Inside jokes are always a way that my friends and I laugh with each other, but beyond that, the golden rule for me is that specificity always gets a laugh above a general statement. If your funny comment is really tailored to your audience or in general just contains a super specific detail (3.5 minutes versus a few minutes) people find it funnier. I haven’t quite figured out why yet, though. Honestly though, I’m friends with a ton of creative people, and the times we laugh the most is just when we banter in the same space together without shooting each other down. I’m trying my best to stop shooting down comments people make, no matter how ridiculous, as long as I’m not uncomfortable. Jokes tend to build on each other and so if you’re in a supportive, funny environment, things just get funnier.
Remmy: Love is a motivator – who do you want to make proud?
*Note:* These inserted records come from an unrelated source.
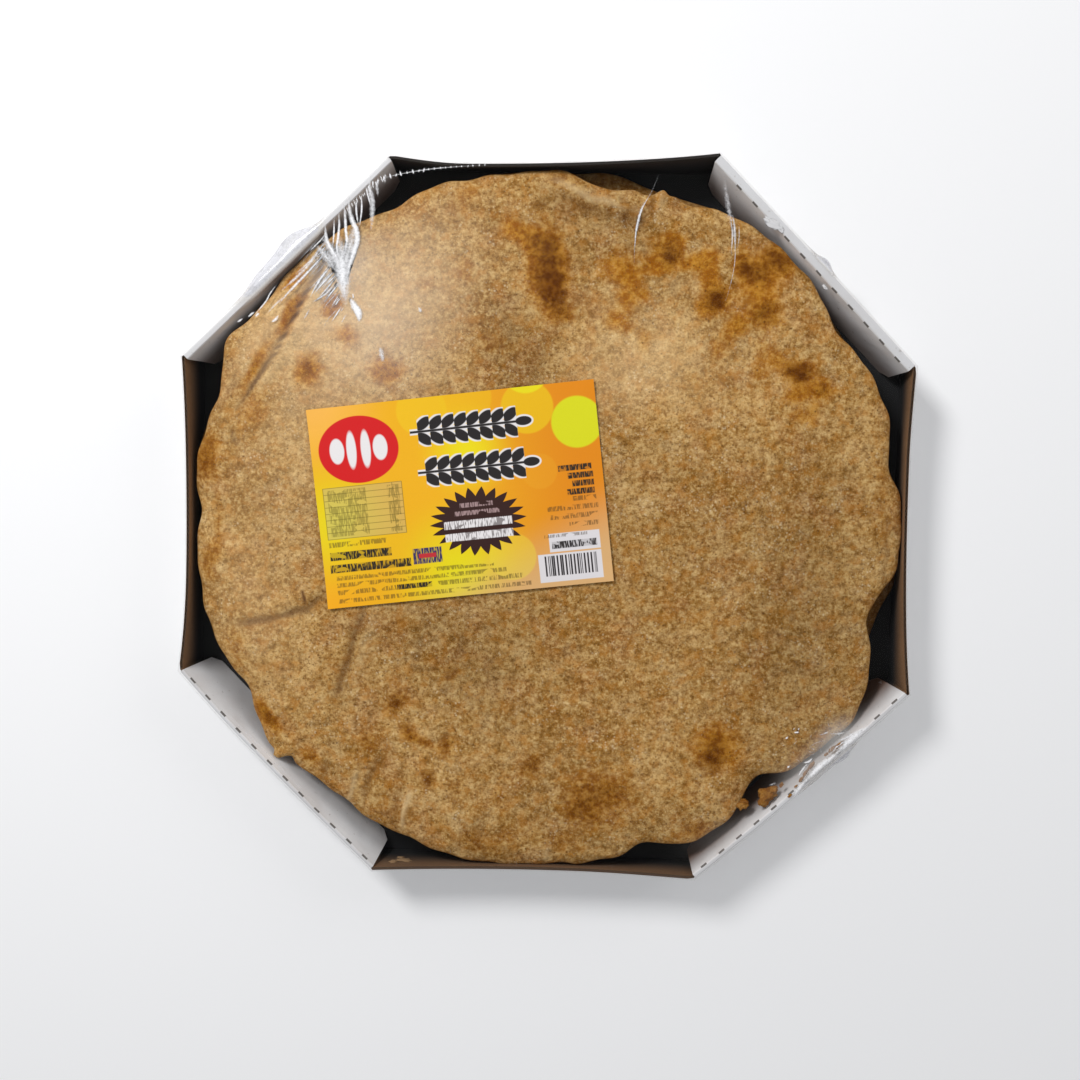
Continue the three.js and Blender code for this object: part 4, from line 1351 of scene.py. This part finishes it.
def filmMaterial():
    s = Shader("clearFilm")
    cloud = s.attribute("cloud")
    fine = s.grain(0.9, 3, 0.7)
    slow = s.grain(17, 2, 0.5)
    facing = s.node("LayerWeight", {}, {"Blend": 0.5}, out="Facing")
    shine = facing.does("POWER", 5.0) * 0.9 + 0.005
    # where it stands loose it is pleated, and its colour is greyer as painted shade
    loose = cloud.ramp(0.4, 0.8)
    pleat = s.grain(4, 3, 0.6, stretch=(1, 1, 0.2))
    milk = (cloud * (fine * 0.5 + 0.75) * (1 - loose * pleat.ramp(0.45, 0.65) * 0.4)).clamped()
    s.base(loose, (240, 236, 230), (214, 214, 219))
    return s.finish(
        Base_Color=s.colour, Metallic=(shine / (shine + milk + 0.001)).clamped(), Roughness=0.12,
        Alpha=(shine + milk).clamped(), Normal=s.bump(slow * 0.7 + fine * 0.05, 0.6, 0.6))


wrapPiece = filmWrap()
dress(wrapPiece, filmMaterial())
foldPiece = filmFoldGlints()
dress(foldPiece, foldGlintMaterial())

print("crumbs")

# Torn bits under the film: middle, half sizes, turn
crumbs = [
    (119.8, -139.6, 26.6, 5.0, 3.6, 2.4, 52), (122.6, -136.6, 27.4, 2.4, 2.0, 1.6, 10),
    (107.2, -145.4, 25.4, 3.0, 2.4, 1.8, 30), (154.6, -111.4, 30.3, 3.4, 1.1, 0.6, 38),
    (151.2, -113.6, 30.2, 2.0, 0.9, 0.5, 46), (148.4, -116.2, 30.2, 1.2, 0.6, 0.4, 46),
    (141.0, -122.4, 30.2, 2.6, 0.9, 0.5, 52), (138.2, -126.4, 30.2, 2.0, 0.8, 0.45, 58),
    (136.2, -129.6, 30.3, 1.5, 0.8, 0.45, 60), (130.6, -138.4, 30.3, 1.1, 0.6, 0.4, 40),
    (133.6, -133.4, 30.2, 1.0, 0.5, 0.4, 40), (126.4, -133.4, 28.6, 1.3, 0.8, 0.6, 70),
]


def lumps(name, slot, entries, uneven, seed):
    # small uneven lumps, one joined mesh
    rows, columns = 18, 28
    points, faces = [], []
    for cx, cy, cz, a, b, c, turn in entries:
        first = len(points)
        for i in range(rows + 1):
            down = math.pi * i / rows
            for j in range(columns if 0 < i < rows else 1):
                at = 2 * math.pi * j / columns
                ray = Vector((math.sin(down) * math.cos(at), math.sin(down) * math.sin(at), math.cos(down)))
                size = 1 + uneven * noise.noise(ray * 1.4 + Vector((cx, cy, seed)))
                size += uneven * 0.6 * noise.noise(ray * 3.7 + Vector((cy, cx, seed)))
                size += uneven * 0.35 * noise.noise(ray * 9 + Vector((cy, cx, seed)))
                x, y = turnedOut(ray.x * a * size, ray.y * b * size, cx, cy, turn)
                points.append((x, y, cz + ray.z * c * size))
        low = first + 1 + (rows - 1) * columns
        for j in range(columns):
            k = (j + 1) % columns
            faces.append((first, first + 1 + j, first + 1 + k))
            faces.append((low, low - columns + k, low - columns + j))
            for i in range(rows - 2):
                a0 = first + 1 + i * columns
                faces.append((a0 + j, a0 + columns + j, a0 + columns + k, a0 + k))
    return addPiece(name, points, faces, slot)


crumbPiece = lumps("crumbs", "crust", crumbs, 0.55, 3)
paintAll(crumbPiece, toasted=0.35, golden=0.6, creased=0.0, rim=0.6, tone=0.0, shaded=0.12)
dress(crumbPiece, crust)

# Frayed spots of the board's paper, on the upper right flap's crease
frays = [
    (111.8, 152.2, 30.15, 4.6, 1.9, 0.28, -30), (115.2, 150.3, 30.1, 2.6, 1.3, 0.22, -45),
    (138.6, 121.5, 30.1, 1.5, 0.7, 0.2, -45),
]
frayPiece = lumps("boardFray", "board", frays, 0.6, 8)
paintAll(frayPiece, onTop=0.9)
dress(frayPiece, coated)

# A torn spot inside the near wall: how far along it, height, half sizes along, out and up
scuffs = [(13.8, 20.5, 4.3, 0.8, 2.0), (10.8, 15.5, 1.6, 0.5, 1.0), (8.2, 21.6, 1.9, 0.6, 2.0)]
torn = []
for along, z, *half in scuffs:
    x, y = wallSpots(6, along / wallLength[6], z, -tray["board"])
    torn.append((x, y, z, *half, 0))
tornPiece = lumps("boardTear", "board", torn, 0.8, 5)
dress(tornPiece, brownMaterial("tornBoard", (166, 136, 98), (112, 84, 58), (146, 116, 82)))

print("stage, lights and camera")


def stage():
    mesh = bpy.data.meshes.new("floor")
    half = 3.0
    corners = [(-half, -half, 0), (half, -half, 0), (half, half, 0), (-half, half, 0)]
    mesh.from_pydata(corners, [], [(0, 1, 2, 3)])
    floor = putIn("floor", mesh)
    s = Shader("paleFloor")
    dress(floor, s.finish(Base_Color=(0.92, 0.92, 0.925, 1), Roughness=0.9))


def softLight(name, place, size, power):
    # a round soft light that faces the pack's middle
    light = bpy.data.lights.new(name, "AREA")
    light.shape = "DISK"
    light.size, light.energy = size, power
    lamp = putIn(name, light)
    lamp.location = place
    lamp.rotation_euler = (Vector((0, 0, 0.02)) - Vector(place)).to_track_quat("-Z", "Y").to_euler()


lights = {
    "keyLight": ((-0.65, 0.78, 1.0), 0.4, 12.5), "fillLight": ((1.15, 0.95, 0.9), 0.9, 4),
}
camera = {"place": (0.0206, 0.0264, 0.630), "turn": (-3.39, 2.19, 1.38), "lens": 39.02}

stage()
for name, (place, size, power) in lights.items():
    softLight(name, place, size, power)
world = bpy.data.worlds.new("studio")
world.use_nodes = True
world.node_tree.nodes["Background"].inputs[0].default_value = (0.97, 0.98, 1.0, 1)
world.node_tree.nodes["Background"].inputs[1].default_value = 0.5
bpy.context.scene.world = world
bpy.context.scene.view_settings.view_transform = "Standard"

lensData = bpy.data.cameras.new("photoCamera")
lensData.sensor_width = 36
lensData.lens = camera["lens"]
lensData.clip_start = 0.01
eye = putIn("photoCamera", lensData)
eye.location = camera["place"]
eye.rotation_euler = [math.radians(turn) for turn in camera["turn"]]
bpy.context.scene.camera = eye
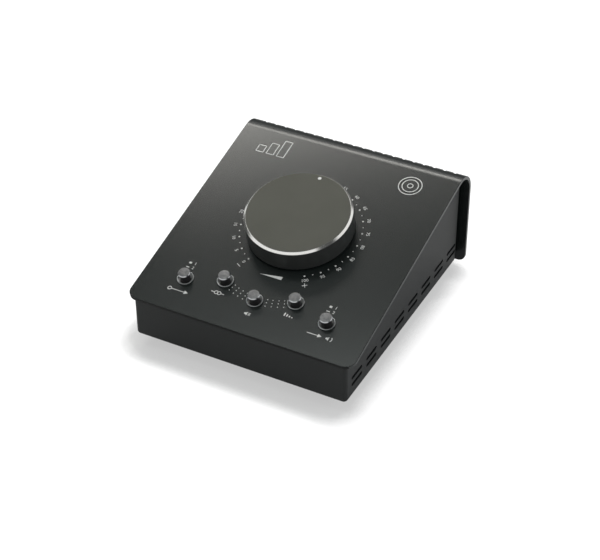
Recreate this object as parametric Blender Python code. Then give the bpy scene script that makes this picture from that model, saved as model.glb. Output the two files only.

It might sound like a cop out but myself. I used to really hate that concept, but I’ve been recently finding a lot of power in self-improvement. I try really hard to incorporate mindfullness and reflection into my life, and recognizing that I’m in a better place (academically, socially, emotionally, etc) then where I was in the past makes me feel really content.
Like, obviously I like when people appreciate the work I do, and the support of my friends and family is very important to me, but I try not to specifically improve to make others proud of me. The person I’m guaranteed to spend my entire life with is myself, so I should make sure I’m proud of myself first.